Comment by I_am_tiberius

9 hours ago

Open weight!

10 comments

I_am_tiberius

Please don't slander the most open AI company in the world. Even more open than some non-profit labs from universities. DeepSeek is famous for publishing everything. They might take a bit to publish source code but it's almost always there. And their papers are extremely pro-social to help the broader open AI community. This is why they struggle getting funded because investors hate openness. And in China they struggle against the political and hiring power of the big tech companies.

Just this week they published a serious foundational library for LLMs https://github.com/deepseek-ai/TileKernels

Others worth mentioning:

https://github.com/deepseek-ai/DeepGEMM a competitive foundational library

https://github.com/deepseek-ai/Engram

https://github.com/deepseek-ai/DeepSeek-V3

https://github.com/deepseek-ai/DeepSeek-R1

https://github.com/deepseek-ai/DeepSeek-OCR-2

They have 33 repos and counting: https://github.com/orgs/deepseek-ai/repositories?type=all

And DeepSeek often has very cool new approaches to AI copied by the rest. Many others copied their tech. And some of those have 10x or 100x the GPU training budget and that's their moat to stay competitive.
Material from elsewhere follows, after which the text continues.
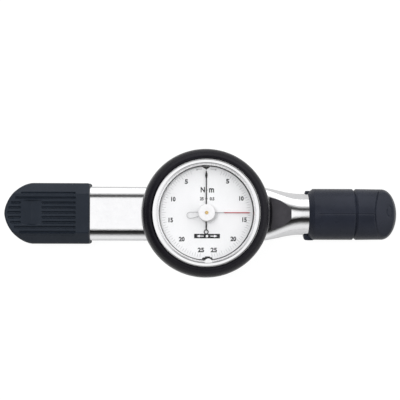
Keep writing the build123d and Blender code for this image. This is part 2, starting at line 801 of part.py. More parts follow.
with BuildPart() as bezel:
    with BuildSketch(dial_plane):
        with BuildLine():
            Polyline(
                (28.80, 37.0), (bezel_r, 37.0), (bezel_r, 49.6), (30.2, 49.93), (29.6, 50.0), (28.3, 50.0), (27.95, 49.9),
                (27.65, 49.3), (27.4, 49.72), (26.95, 49.72), (26.65, 49.3), (26.65, 48.0), (28.30, 48.0), (28.30, 43.0),
                (28.80, 42.9), close=True,
            )
        make_face()
    revolve(axis=dial_axis)
    with Locations((dial_x, 0, wire_z)):
        Torus(housing_r, 0.50, mode=Mode.SUBTRACT)
    with BuildSketch(Plane.XY.offset(button_z - 0.01)):
        with Locations((dial_x + button_x, button_y)):
            Circle(button_r + 0.03)
        with Locations((dial_x, 0)):
            Circle(28.09, mode=Mode.INTERSECT)
    extrude(amount=3.0, mode=Mode.SUBTRACT)
bezel.part.label = "bezel"
export_step(bezel.part, "parts/bezel.step")

with BuildPart() as bezel_wire:
    with Locations((dial_x, 0, wire_z)):
        Torus(housing_r, 0.40)
    with BuildSketch(Plane.XY.offset(wire_z - 1)):
        with Locations((dial_x, -housing_r)):
            Rectangle(2.4, 4.0)
    extrude(amount=2, mode=Mode.SUBTRACT)
bezel_wire.part.label = "bezel_wire"
export_step(bezel_wire.part, "parts/bezel_wire.step")

with BuildPart() as bezel_guard:
    with BuildSketch(dial_plane):
        with BuildLine():
            base = Polyline((34.2, 27.4), (31.2, 27.2), (30.45, 28.2), (30.45, 44.0), (30.55, 47.9))
            lip = Spline(base @ 1, (31.0, 48.75), (31.9, 49.15), (32.9, 48.6))
            side = Spline(lip @ 1, (34.35, 47.2), (35.9, 44.0), (36.55, 38.5), (36.55, 34.0), (35.9, 29.8), base @ 0)
        make_face()
    revolve(axis=dial_axis)
bezel_guard.part.label = "bezel_guard"
export_step(bezel_guard.part, "parts/bezel_guard.step")

spindle_r = 1.0
with BuildPart() as crystal:
    with BuildSketch(Plane.XY.offset(46.4)):
        with Locations((dial_x, 0)):
            Circle(28.26)
            Circle(spindle_r + 0.05, mode=Mode.SUBTRACT)
    extrude(amount=1.55)
crystal.part.label = "crystal"
export_step(crystal.part, "parts/crystal.step")

with BuildPart() as crystal_gasket:
    with BuildSketch(Plane.XY.offset(face_z + 0.02)):
        with Locations((dial_x, 0)):
            Circle(28.26)
            Circle(26.30, mode=Mode.SUBTRACT)
    extrude(amount=46.38 - face_z - 0.02)
crystal_gasket.part.label = "crystal_gasket"
export_step(crystal_gasket.part, "parts/crystal_gasket.step")

with BuildPart() as dial_plate:
    with BuildSketch(Plane.XY.offset(face_z - 0.5)):
        with Locations((dial_x, 0)):
            Circle(28.26)
            Circle(1.5, mode=Mode.SUBTRACT)
    extrude(amount=0.5)
dial_plate.part.label = "dial_plate"
export_step(dial_plate.part, "parts/dial_plate.step")

with BuildPart() as dial_retaining_ring:
    with BuildSketch(Plane.XY.offset(face_z - 1.05)):
        with Locations((dial_x, 0)):
            Circle(28.27)
            Circle(26.0, mode=Mode.SUBTRACT)
    extrude(amount=0.53)
dial_retaining_ring.part.label = "dial_retaining_ring"
export_step(dial_retaining_ring.part, "parts/dial_retaining_ring.step")

with BuildPart() as zero_mark:
    with BuildSketch(Plane.XY.offset(face_z + 0.02)):
        with BuildLine():
            Polyline(
                (dial_x, 24.4), (dial_x + 0.8, 25.0), (dial_x + 1.5, 25.45), (dial_x + 2.3, 26.10),
                (dial_x - 2.3, 26.10), (dial_x - 1.5, 25.45), (dial_x - 0.8, 25.0), close=True,
            )
        make_face()
    extrude(amount=0.3)
zero_mark.part.label = "zero_mark"
export_step(zero_mark.part, "parts/zero_mark.step")

with BuildPart() as rim_plate:
    with BuildSketch(Plane.XY.offset(face_z + 0.02)):
        with BuildLine():
            # stepped outline, three blocks side by side
            Polyline(*[(dial_x + x, y) for x, y in (
                (-2.3, -26.8), (-2.2, -25.45), (-1.75, -25.05), (-0.8, -25.15), (-0.7, -24.75), (-0.4, -24.5),
                (1.9, -24.5), (2.2, -24.75), (2.3, -25.1), (3.1, -24.95), (3.6, -25.4), (3.7, -26.8))], close=True)
        make_face()
        with Locations((dial_x, 0)):
            Circle(26.25, mode=Mode.INTERSECT)
    extrude(amount=0.3)
rim_plate.part.label = "rim_plate"
export_step(rim_plate.part, "parts/rim_plate.step")

with BuildPart() as rim_button:
    with BuildSketch(Plane.XY.offset(button_z)):
        with Locations((dial_x + button_x, button_y)):
            Circle(button_r)
        with Locations((dial_x, 0)):
            Circle(28.06, mode=Mode.INTERSECT)
    extrude(amount=50.05 - button_z)
rim_button.part.label = "rim_button"
export_step(rim_button.part, "parts/rim_button.step")

# ================================================================ PEAK POINTER
peak_z = 45.75
with BuildPart() as peak_spindle:
    with BuildSketch(Plane.XY.offset(peak_z)):
        with Locations((dial_x, 0)):
            Circle(2.0)
    extrude(amount=0.25)
    with BuildSketch(Plane.XY.offset(peak_z + 0.25)):
        with Locations((dial_x, 0)):
            Circle(spindle_r)
    extrude(amount=52.6 - peak_z - 0.25)
    fillet(peak_spindle.faces().sort_by(Axis.Z)[-1].edges(), 0.3)
peak_spindle.part.label = "peak_spindle"
export_step(peak_spindle.part, "parts/peak_spindle.step")



def ribbon(path, width):
    """Closed outline of a flat strip of the given width along a path of points."""
    left, right = [], []
    for i, (x, y) in enumerate(path):
        x0, y0 = path[max(i - 1, 0)]
        x1, y1 = path[min(i + 1, len(path) - 1)]
        n = math.hypot(x1 - x0, y1 - y0)
        nx, ny = -(y1 - y0) / n * width / 2, (x1 - x0) / n * width / 2
        left.append((dial_x + x + nx, y + ny))
        right.append((dial_x + x - nx, y - ny))
    return left + right[::-1]


# upper leg, half turn, lower leg back towards the hub
tail_path = [(-1.6, 0.35), (-4.0, 0.35), (-6.5, 0.35), (-9.0, 0.35)]
tail_path += [(-9.2 - 1.75 * math.sin(math.radians(a)), -1.35 + 1.70 * math.cos(math.radians(a))) for a in range(10, 171, 16)]
tail_path += [(-8.6, -3.05), (-7.4, -2.85), (-6.0, -2.45), (-4.2, -1.85), (-2.0, -1.0)]

with BuildPart() as peak_pointer:
    with BuildSketch(Plane.XY.offset(peak_z + 0.25)):
        with Locations((dial_x, 0)):
            Circle(2.3)
        with Locations((dial_x + 13.2, 0.15)):
            Rectangle(22.6, 0.55)
        # wire-like tail, bent back on itself
        with BuildLine():
            Polyline(*ribbon(tail_path, 0.30), close=True)
        make_face()
        with Locations((dial_x, 0)):
            Circle(spindle_r + 0.02, mode=Mode.SUBTRACT)
    extrude(amount=0.2)
peak_pointer.part.label = "peak_pointer"
export_step(peak_pointer.part, "parts/peak_pointer.step")

with BuildPart() as peak_washer:
    with BuildSketch(Plane.XY.offset(47.98)):
        with Locations((dial_x, 0)):
            Circle(2.8)
            Circle(spindle_r + 0.05, mode=Mode.SUBTRACT)
    extrude(amount=0.22)
peak_washer.part.label = "peak_washer"
export_step(peak_washer.part, "parts/peak_washer.step")

with BuildPart() as peak_knob:
    with BuildSketch(Plane.XY.offset(48.2)):
        with Locations((dial_x, 0)):
            Circle(4.7)
    extrude(amount=4.0)
    fillet(peak_knob.faces().sort_by(Axis.Z)[-1].edges(), 0.6)
    with BuildSketch(Plane.XY.offset(48)):
        with Locations((dial_x, 0)):
            Circle(spindle_r + 0.02)
    extrude(amount=6, mode=Mode.SUBTRACT)
    with BuildSketch(Plane.XY.offset(48.2)):
        with Locations((dial_x, 0)):
            with PolarLocations(4.85, 30):
                Circle(0.28)
    extrude(amount=3.2, mode=Mode.SUBTRACT)
peak_knob.part.label = "peak_knob"
export_step(peak_knob.part, "parts/peak_knob.step")

# ================================================================ NECK WEDGE
with BuildPart() as neck_wedge:
    with BuildSketch(Plane.XY.offset(16.0)):
        with BuildLine():
            arc_half = math.asin(9.75 / 39.0)
            left = ThreePointArc(
                (dial_x + 39.0 * math.cos(arc_half), -9.75),
                (dial_x + 39.0, 0),
                (dial_x + 39.0 * math.cos(arc_half), 9.75),
            )
            upper = Spline(left @ 1, (142.6, 8.15), (146.2, 6.15), (148.6, 4.3), (150.0, 2.9))
            Line(upper @ 1, (150.0, -2.9))
            lower = Spline((150.0, -2.9), (148.6, -4.3), (146.2, -6.15), (142.6, -8.15), left @ 0)
        make_face()
    extrude(amount=10)
    with BuildSketch(Plane.XZ.offset(-20)):
        with BuildLine():
            Polyline((130, 22.6), (160, 23.6), (160, 40), (130, 40), close=True)
        make_face()
    extrude(amount=40, mode=Mode.SUBTRACT)
    add(tube_solid(tube_x0, 170.0, -0.05), mode=Mode.SUBTRACT)
neck_wedge.part.label = "neck_wedge"
export_step(neck_wedge.part, "parts/neck_wedge.step")

# ================================================================ GRIP
grip_axis = Axis((0, 0, tube_z), (1, 0, 0))
grip_plane = Plane(origin=(0, 0, tube_z), x_dir=(1, 0, 0), z_dir=(0, -1, 0))

with BuildPart() as grip_sleeve:
    with BuildSketch(grip_plane):
        with BuildLine():
            Polyline(
                (grip_x0, grip_bore), (grip_x0, grip_r - 2.5), (grip_x0 + 3.0, grip_r), (grip_split - 1.1, grip_r),
                (grip_split - 0.03, grip_r - 1.0), (grip_split - 0.03, grip_bore), close=True,
            )
        make_face()
    revolve(axis=grip_axis)
    # heel: lower part of one side runs on past the chamfer
    with BuildSketch(across(heel_x0)):
        Circle(grip_r - 0.05)
        Circle(grip_bore, mode=Mode.SUBTRACT)
        with BuildLine():
            Polyline((0, 0), (-25, 0), (-25, -25), (-14.4, -25), close=True)
        make_face(mode=Mode.INTERSECT)
    extrude(amount=grip_x0 + 3.2 - heel_x0)
    with BuildSketch(across(heel_x0 + 0.7)):
        Circle(13.8)
        Circle(grip_bore, mode=Mode.SUBTRACT)
        with BuildLine():
            Polyline((0, 0), (25, 0), (25, -25), (14.4, -25), close=True)
        make_face(mode=Mode.INTERSECT)
    extrude(amount=2.2)
    with BuildSketch(Plane.XY.offset(-6)):
        with Locations((175.0, 0)):
            Circle(1.55)
    extrude(amount=10, mode=Mode.SUBTRACT)
grip_sleeve.part.label = "grip_sleeve"
export_step(grip_sleeve.part, "parts/grip_sleeve.step")

dome_x = 203.9
# what the sloping upper half of the end cap loses from its round outline
slope_x = 198.3
slope = 0.30
with BuildPart() as cap_trim:
    with BuildSketch(across(slope_x)):
        Circle(20.0)
    extrude(amount=16.0, dir=(1, 0, 0))
    with BuildSketch(across(slope_x)):
        Circle(grip_r - 0.12)
    extrude(amount=18.0 * math.hypot(1, slope), dir=(1 / math.hypot(1, slope), 0, -slope / math.hypot(1, slope)), mode=Mode.SUBTRACT)
    with BuildSketch(Plane.XY.offset(tube_z - 30)):
        with Locations((slope_x + 8, 0)):
            Rectangle(40, 60)
    extrude(amount=30.0, mode=Mode.SUBTRACT)

with BuildPart() as grip_end_cap:
    with BuildSketch(grip_plane):
        with BuildLine():
            a = Polyline((tube_x1 + 0.6, 0), (tube_x1 + 0.6, grip_bore), (grip_split + 0.03, grip_bore),
                         (grip_split + 0.03, grip_r - 1.0), (grip_split + 1.1, grip_r), (dome_x, grip_r - 0.15))
            dome = Spline(
                a @ 1,
                *[(dome_x + (grip_x1 - dome_x) * math.sin(t), (grip_r - 0.15) * math.cos(t))
                  for t in (math.radians(v) for v in (15, 30, 45, 60, 75))],
                (grip_x1, 0),
                tangents=[(1, 0), (0, -1)],
            )
            Line(dome @ 1, a @ 0)
        make_face()
    revolve(axis=grip_axis)
    add(cap_trim.part, mode=Mode.SUBTRACT)
    with BuildSketch(Plane.XY.offset(-6)):
        with Locations((197.5, 0)):
            Circle(1.55)
    extrude(amount=10, mode=Mode.SUBTRACT)
grip_end_cap.part.label = "grip_end_cap"
export_step(grip_end_cap.part, "parts/grip_end_cap.step")

with BuildPart() as tube_plug:
    with BuildSketch(across(194.0)):
        Circle(neck_r - tube_wall - 0.06)
    extrude(amount=11.0)
    with BuildSketch(Plane.XY.offset(-4)):
        with Locations((197.5, 0)):
            Circle(1.52)
    extrude(amount=10, mode=Mode.SUBTRACT)
tube_plug.part.label = "tube_plug"
export_step(tube_plug.part, "parts/tube_plug.step")

with BuildPart() as grip_screws:
    with BuildSketch(Plane.XY.offset(-2.6)):
        with Locations((175.0, 0), (197.5, 0)):
            Circle(1.49)
    extrude(amount=3.6)
    with BuildSketch(Plane.XY.offset(-2.6)):
        with Locations((175.0, 0), (197.5, 0)):
            RegularPolygon(0.75, 6)
    extrude(amount=1.6, mode=Mode.SUBTRACT)
grip_screws.part.label = "grip_screws"
export_step(grip_screws.part, "parts/grip_screws.step")
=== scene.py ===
import math

import bpy
import numpy as np
from mathutils import Matrix, Vector


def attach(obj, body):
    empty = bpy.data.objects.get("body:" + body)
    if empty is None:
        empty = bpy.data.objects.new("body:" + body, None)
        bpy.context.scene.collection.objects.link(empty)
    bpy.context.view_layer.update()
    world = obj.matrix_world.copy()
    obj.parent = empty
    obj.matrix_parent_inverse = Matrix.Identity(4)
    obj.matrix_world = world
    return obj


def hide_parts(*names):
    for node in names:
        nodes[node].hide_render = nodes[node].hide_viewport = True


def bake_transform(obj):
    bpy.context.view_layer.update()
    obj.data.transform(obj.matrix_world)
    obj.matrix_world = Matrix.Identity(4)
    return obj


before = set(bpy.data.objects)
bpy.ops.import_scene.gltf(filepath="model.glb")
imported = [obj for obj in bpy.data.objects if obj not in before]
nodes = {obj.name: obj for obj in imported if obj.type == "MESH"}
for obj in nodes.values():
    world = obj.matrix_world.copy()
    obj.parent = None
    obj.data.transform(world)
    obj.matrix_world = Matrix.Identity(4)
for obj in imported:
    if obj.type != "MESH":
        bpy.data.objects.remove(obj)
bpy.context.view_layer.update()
MM = 0.001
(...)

The models from Chinese Big Tech and some of the small ones are open weights only. (and allegedly benchmaxxed) (see https://xcancel.com/N8Programs/status/2044408755790508113). Not the same.

patshead 8 hours ago
DeepSeek's models are indeed open weight. Why do you feel that pointing this out would be considered slander?
- culi 5 hours ago
  
  I think they were reading GP's comment as a correction. Like "not open-source, just open weight". I'm not sure if their reading was accurate but I enjoyed their high effort comment nonetheless
kortilla 7 hours ago
It’s not slander to say something true. These are open weights, not open source. They don’t provide the training data or the methodology requires to reproduce these weights.
So you can’t see what facts are pruned out, what biases were applied, etc. Even more importantly, you can’t make a slightly improved version.
This model is as open source as a windows XP installation ISO.
- alecco 6 hours ago
  
  > These are open weights, not open source.
  Did you even read my comment?
  
  1 reply →

0-_-0 8 hours ago

Weights are the source, training data is the compiler

crazylogger 8 hours ago
Training data == source code, training algorithm == compiler, model weights == compiled binary.
- 0-_-0 7 hours ago
  
  Training algorithm is the programmer, weights are the code that you run in an interpreter
ngruhn 7 hours ago

isn't it more like the data is the source, the training process is the compiler, and the weights are the binary output.